If you told me a decade ago that I’d be more enamored of an Ant-Man sequel than a cosmic crossover, I would’ve thought you were the crazy one. Can we have Whirlwind, Stilt-Man, & The Living Eraser as the villains of the next installment?


*This was written under the influence of truth serum.

And now for some random Marvel musings:

Rumor has it that the next Avengers film is titled… Avengers: Endgame? Not Avengers: Infinity Crusade, Avengers Disassembled, Avengers Forever, or Avengers’ Half-Off Sale? The Mysterio movie guest starring Spider-Man is subtitled Far From Home? But I insisted on Prom! Then the grand finale would be Graduation. Or if you want them to all be dance themed, the middle installment could be Winter Formal.

“Darcy Lewis will return in Avengers: Nick & Norah’s Infinity War Playlist.” Or she could team up with Sif & Valkyrie for Asgard’s Angels. Patti Smith should score the scene where they meet Beta Ray Bill.

Marvel Studios’ replacement Robert Downey Jr. for future films has been leaked. They’re getting their money’s worth since she’ll pull double duty for Chris Evans too. All we need is photographic evidence of her hefting Mjolnir to declare Becky Lynch a one woman Avengers team (or a Super-Adaptoid).

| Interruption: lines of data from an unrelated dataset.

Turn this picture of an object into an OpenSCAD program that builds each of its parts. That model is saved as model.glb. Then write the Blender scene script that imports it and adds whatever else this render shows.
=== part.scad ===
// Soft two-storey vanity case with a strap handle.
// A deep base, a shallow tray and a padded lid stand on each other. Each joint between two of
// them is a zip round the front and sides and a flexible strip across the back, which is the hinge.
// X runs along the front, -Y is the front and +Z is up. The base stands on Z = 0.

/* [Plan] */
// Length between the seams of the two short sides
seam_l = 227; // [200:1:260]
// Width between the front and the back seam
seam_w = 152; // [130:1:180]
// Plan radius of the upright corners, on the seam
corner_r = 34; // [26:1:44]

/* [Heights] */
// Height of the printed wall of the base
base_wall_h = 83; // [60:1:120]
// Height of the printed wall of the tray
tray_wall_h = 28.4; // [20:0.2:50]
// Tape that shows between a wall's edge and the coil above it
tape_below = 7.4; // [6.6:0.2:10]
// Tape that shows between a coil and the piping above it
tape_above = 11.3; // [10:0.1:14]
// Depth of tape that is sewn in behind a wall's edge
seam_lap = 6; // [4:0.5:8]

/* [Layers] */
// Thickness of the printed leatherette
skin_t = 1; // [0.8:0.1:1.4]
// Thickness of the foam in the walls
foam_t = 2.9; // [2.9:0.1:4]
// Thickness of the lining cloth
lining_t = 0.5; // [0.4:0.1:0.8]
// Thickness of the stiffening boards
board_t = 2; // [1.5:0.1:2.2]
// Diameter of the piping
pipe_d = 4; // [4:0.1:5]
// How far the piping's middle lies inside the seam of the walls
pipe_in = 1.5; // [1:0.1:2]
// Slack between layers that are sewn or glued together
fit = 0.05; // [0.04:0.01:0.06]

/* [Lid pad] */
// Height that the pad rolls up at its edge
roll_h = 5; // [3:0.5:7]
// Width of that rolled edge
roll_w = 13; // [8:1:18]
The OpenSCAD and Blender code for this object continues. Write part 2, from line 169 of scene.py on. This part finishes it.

Hot Toys 12″ T’Chaka looks so keen & costs so much! Why couldn’t we have gotten him in Black Panther’s toy line instead of Black Bolt (who should’ve been a Walgreens exclusive like the other Fantastic Four characters)?

They just had to make the MCU Red Skull costume I prefer an SDCC exclusive with an overpriced novelty light but no Tesseract-Luger to execute failed underlings.

Do I even want to start watching Cloak & Dagger if they’re not empowered by magic heroin?